Victory May Yet Be Mine

•May 20, 2009 • Leave a Comment

I get this rush of satisfaction when I make it through before the light turns red and everybody behind me has to stop.

This means, of course, that something is wrong.

As I am realizing this this very morning on the way to work, I notice that there is an apple tree in bloom on the lawn-like space in front of the school for challenged kids.
This school wasn’t always a school for challenged kids. The building is too old. When it was built, there were no schools for challenged kids. There were institutions. Lock-ups with visiting hours. Somewhere along the line, this school was given over to the purpose of educating challenged kids. I get this rush of pride when I realize that somewhere in my community there are people and resources to support this school.

This suggests that I am not beyond redemption.

Later,
-B-

How It Works – Corollas Of An Unnamed Color

•May 14, 2009 • Leave a Comment

There are drivers of Corollas of a color that doesn’t have a name or if it does, I don’t know it.

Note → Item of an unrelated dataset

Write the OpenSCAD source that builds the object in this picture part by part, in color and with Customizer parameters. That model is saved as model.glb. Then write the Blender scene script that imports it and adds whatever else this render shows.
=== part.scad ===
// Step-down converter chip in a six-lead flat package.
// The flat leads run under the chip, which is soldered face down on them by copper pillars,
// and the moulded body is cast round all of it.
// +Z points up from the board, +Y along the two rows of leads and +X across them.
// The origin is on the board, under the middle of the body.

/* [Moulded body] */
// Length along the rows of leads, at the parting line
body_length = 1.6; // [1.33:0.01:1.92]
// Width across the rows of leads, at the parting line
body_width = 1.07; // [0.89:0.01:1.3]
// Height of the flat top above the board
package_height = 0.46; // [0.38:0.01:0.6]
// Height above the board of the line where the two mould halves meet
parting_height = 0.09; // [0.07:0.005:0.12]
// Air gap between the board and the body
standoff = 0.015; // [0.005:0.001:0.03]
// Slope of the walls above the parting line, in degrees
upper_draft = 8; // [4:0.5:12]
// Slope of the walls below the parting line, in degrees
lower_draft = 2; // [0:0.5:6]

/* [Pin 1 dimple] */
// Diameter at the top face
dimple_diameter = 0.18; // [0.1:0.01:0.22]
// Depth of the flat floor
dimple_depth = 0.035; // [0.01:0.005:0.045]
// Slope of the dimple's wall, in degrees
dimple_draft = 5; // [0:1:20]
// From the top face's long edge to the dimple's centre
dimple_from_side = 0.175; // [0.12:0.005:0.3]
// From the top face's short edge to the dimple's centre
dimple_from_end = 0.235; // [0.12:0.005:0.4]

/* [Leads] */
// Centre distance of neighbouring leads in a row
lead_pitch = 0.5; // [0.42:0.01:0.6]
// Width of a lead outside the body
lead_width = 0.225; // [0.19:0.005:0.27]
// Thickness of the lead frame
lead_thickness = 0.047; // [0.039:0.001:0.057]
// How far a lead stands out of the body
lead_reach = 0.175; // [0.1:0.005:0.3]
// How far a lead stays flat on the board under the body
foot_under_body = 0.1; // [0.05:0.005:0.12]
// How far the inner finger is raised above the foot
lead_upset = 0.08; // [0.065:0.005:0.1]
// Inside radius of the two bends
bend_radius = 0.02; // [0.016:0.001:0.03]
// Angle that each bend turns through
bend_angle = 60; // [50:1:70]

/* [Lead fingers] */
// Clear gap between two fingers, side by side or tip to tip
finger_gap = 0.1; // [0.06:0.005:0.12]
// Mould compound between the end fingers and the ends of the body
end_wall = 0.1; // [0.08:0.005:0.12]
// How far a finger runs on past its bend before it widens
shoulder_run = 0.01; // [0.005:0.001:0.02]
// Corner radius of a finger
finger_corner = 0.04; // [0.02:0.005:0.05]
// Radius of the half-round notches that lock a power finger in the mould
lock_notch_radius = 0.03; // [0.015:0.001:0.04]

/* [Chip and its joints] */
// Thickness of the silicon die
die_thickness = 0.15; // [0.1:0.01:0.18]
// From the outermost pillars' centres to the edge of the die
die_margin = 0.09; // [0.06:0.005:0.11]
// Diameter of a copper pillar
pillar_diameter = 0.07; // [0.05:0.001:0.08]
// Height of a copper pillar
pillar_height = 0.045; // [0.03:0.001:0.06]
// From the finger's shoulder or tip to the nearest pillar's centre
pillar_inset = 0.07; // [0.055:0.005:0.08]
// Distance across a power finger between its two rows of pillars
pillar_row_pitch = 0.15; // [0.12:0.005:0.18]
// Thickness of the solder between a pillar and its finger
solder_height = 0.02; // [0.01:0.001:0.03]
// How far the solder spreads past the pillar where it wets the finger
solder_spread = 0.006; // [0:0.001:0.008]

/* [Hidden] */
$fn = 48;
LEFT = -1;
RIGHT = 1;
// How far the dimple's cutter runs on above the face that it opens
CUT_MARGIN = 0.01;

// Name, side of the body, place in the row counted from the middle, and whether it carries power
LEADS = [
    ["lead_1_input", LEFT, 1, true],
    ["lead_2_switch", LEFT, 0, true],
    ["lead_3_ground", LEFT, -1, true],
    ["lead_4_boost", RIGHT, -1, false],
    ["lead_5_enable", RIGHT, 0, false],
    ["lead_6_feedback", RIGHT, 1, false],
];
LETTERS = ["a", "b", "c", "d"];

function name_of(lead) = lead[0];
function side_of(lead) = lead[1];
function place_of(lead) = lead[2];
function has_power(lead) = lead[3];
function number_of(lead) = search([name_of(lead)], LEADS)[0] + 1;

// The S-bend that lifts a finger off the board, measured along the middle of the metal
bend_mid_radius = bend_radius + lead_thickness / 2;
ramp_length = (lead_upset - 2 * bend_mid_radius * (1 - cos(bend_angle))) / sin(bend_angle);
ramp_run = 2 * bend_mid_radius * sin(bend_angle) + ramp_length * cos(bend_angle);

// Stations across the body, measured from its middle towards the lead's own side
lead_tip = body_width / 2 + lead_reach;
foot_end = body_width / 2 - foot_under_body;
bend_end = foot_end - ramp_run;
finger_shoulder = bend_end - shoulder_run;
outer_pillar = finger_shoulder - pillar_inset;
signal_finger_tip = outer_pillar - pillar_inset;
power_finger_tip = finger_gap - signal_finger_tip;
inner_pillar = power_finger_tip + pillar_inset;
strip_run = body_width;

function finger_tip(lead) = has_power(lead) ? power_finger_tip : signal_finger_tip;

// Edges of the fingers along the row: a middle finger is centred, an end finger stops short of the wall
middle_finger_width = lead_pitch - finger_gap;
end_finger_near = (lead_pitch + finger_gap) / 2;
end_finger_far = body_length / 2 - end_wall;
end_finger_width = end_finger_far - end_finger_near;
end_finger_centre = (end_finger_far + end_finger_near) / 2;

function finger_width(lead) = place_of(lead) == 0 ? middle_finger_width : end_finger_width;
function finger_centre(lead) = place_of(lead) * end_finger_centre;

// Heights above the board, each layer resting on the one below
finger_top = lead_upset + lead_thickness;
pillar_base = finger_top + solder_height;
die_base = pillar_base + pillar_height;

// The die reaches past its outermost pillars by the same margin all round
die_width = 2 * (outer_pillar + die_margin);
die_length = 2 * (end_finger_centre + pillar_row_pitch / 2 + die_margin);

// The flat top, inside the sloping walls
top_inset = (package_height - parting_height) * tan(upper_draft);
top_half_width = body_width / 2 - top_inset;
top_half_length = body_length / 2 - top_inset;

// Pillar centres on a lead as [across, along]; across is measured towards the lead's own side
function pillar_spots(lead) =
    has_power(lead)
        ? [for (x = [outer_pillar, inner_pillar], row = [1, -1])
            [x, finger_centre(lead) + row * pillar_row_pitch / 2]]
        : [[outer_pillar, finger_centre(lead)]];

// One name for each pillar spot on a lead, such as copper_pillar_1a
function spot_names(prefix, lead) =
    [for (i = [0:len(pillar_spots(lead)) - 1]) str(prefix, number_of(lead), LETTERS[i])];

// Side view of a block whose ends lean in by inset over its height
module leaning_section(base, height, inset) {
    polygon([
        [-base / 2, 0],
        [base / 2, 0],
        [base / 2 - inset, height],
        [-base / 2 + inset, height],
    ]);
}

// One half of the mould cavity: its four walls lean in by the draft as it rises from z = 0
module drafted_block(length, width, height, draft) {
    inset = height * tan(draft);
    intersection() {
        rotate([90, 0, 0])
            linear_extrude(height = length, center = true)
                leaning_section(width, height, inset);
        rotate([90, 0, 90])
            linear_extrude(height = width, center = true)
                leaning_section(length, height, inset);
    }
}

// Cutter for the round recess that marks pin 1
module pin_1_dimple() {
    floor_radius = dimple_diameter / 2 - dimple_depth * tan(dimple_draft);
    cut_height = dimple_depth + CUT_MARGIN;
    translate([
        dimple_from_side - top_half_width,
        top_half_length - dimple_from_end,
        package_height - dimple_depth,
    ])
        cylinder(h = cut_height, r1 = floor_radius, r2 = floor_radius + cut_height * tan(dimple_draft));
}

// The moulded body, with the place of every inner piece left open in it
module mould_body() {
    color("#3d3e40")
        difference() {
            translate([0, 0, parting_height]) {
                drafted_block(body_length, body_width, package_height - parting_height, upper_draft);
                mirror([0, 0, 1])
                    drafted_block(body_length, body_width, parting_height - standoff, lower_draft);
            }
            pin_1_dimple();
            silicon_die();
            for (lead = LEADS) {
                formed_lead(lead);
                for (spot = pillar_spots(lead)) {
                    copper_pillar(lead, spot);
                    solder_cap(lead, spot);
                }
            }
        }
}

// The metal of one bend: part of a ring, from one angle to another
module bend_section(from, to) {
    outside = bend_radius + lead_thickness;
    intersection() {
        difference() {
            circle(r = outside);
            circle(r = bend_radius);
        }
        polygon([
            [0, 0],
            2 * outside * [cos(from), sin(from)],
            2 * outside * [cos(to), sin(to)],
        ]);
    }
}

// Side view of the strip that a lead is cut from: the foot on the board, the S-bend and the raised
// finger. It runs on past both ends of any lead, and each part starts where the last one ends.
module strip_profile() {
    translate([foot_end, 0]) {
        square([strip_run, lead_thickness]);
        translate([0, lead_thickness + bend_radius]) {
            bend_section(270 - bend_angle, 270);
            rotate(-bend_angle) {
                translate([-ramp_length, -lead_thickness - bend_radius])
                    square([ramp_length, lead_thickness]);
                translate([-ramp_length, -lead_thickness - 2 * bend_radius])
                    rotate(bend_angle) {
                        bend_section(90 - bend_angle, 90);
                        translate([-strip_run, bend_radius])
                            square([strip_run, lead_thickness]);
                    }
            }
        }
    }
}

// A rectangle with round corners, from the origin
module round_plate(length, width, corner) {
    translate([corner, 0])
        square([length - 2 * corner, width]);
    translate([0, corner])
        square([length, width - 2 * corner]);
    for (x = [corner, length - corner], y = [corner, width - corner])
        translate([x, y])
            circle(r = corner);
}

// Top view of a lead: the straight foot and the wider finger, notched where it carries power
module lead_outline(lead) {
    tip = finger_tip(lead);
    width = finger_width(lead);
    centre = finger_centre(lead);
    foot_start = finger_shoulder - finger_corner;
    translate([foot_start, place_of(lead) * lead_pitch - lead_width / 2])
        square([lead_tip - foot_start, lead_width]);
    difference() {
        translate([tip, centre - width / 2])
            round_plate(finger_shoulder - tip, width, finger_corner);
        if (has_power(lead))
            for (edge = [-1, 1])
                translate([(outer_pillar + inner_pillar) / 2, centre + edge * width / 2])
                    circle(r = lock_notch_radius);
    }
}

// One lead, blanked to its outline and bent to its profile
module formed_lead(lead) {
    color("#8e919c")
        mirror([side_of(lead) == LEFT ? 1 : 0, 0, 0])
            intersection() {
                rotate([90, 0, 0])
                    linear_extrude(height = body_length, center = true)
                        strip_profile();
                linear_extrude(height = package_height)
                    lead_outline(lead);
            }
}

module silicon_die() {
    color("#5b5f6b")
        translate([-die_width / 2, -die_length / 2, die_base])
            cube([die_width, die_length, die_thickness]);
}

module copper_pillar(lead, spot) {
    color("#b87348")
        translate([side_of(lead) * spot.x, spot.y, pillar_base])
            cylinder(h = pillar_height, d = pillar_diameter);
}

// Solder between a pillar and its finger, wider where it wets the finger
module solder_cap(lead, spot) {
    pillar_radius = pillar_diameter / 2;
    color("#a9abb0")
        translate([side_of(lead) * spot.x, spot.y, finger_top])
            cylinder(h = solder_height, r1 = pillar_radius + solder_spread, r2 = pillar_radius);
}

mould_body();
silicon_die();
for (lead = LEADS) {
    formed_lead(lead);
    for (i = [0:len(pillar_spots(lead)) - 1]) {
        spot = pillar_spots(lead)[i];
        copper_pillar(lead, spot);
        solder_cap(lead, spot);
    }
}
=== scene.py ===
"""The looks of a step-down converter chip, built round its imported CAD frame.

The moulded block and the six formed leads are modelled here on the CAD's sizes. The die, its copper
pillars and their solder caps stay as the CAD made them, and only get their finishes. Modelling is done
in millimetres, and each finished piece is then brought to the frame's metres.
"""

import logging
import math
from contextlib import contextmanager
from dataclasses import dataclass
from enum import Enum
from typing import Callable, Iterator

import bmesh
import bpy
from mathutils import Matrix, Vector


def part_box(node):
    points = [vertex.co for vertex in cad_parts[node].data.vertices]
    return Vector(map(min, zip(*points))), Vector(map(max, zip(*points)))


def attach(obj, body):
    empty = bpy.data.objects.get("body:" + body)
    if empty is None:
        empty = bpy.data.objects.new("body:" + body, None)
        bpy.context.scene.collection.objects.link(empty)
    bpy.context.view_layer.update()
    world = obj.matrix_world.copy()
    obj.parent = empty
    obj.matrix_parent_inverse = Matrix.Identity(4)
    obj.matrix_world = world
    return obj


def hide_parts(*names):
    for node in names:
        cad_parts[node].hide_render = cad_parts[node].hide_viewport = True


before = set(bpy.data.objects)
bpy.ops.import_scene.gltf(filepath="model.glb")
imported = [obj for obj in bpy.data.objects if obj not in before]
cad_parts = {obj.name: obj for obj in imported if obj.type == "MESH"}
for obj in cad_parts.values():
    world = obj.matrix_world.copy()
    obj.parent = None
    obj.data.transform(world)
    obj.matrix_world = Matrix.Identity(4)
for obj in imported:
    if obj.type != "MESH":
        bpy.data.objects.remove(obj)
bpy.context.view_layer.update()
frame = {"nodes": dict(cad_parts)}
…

It is a non-specific sort of not brown, not beige, not anything that you’d even waste any time trying to name, so boring is this color.

These drivers have chosen this color deliberately and the evidence is in the way they drive. I don’t have to tell you how they drive. It’s enough to say you don’t want to get stuck behind them with no room to pass, not even on the nicest day you can imagine and not even if you wake up that day thinking that life moves too fast and it’s time to slow down and enjoy the ride. Not even then.